The foregoing dividend, voting and liquidation rights of the Preferred Stock are
protected against dilution in the event that additional shares of Common Stock
are issued pursuant to a stock split or stock dividend or distribution. Because
of the nature of the Preferred Stock's dividend, voting, liquidation and other
rights, the value of the one one-thousandth of a share of Preferred Stock
purchasable with each Right is intended to approximate the value of ten shares
of Common Stock.
Amendments to Terms of the Rights
Any of the provisions of the Rights Agreement may be amended by the
Board of Directors of the Company prior to the Distribution Date.
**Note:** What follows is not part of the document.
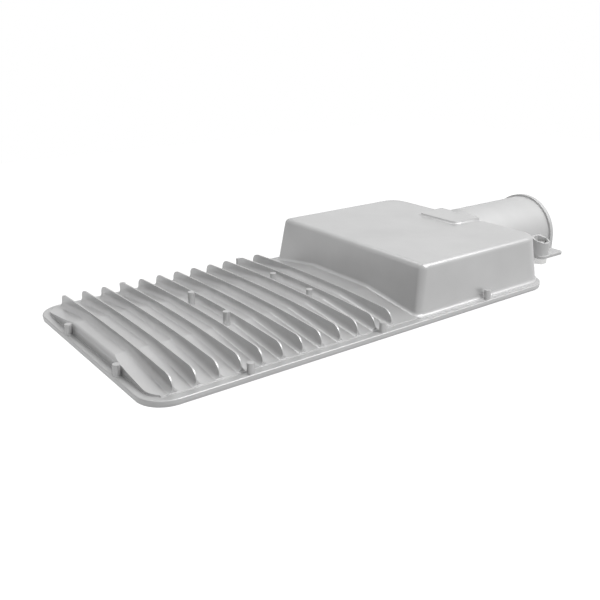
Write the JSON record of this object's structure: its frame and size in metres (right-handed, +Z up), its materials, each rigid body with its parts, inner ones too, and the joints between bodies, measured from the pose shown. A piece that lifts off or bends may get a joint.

After the
Distribution Date, the provisions of the Rights Agreement may be amended by the
Board in order to cure any ambiguity, defect or inconsistency, or to make
changes which do not adversely affect the interests of holders of Rights
(excluding the interests of any Acquiring Person); provided, however, that no
supplement or amendment may be made after the Distribution Date which changes
those provisions relating to the principal economic terms of the Rights.
A copy of the Rights Agreement has been filed with the Securities and
Exchange Commission as an Exhibit to a Registration Statement on Form 8-A dated
November 1, 2001. A copy of the Rights Agreement is available free of charge
from the Company. This summary description of the Rights does not purport to be
complete and is qualified in its entirety by reference to the Rights Agreement,
which is hereby incorporated herein by reference.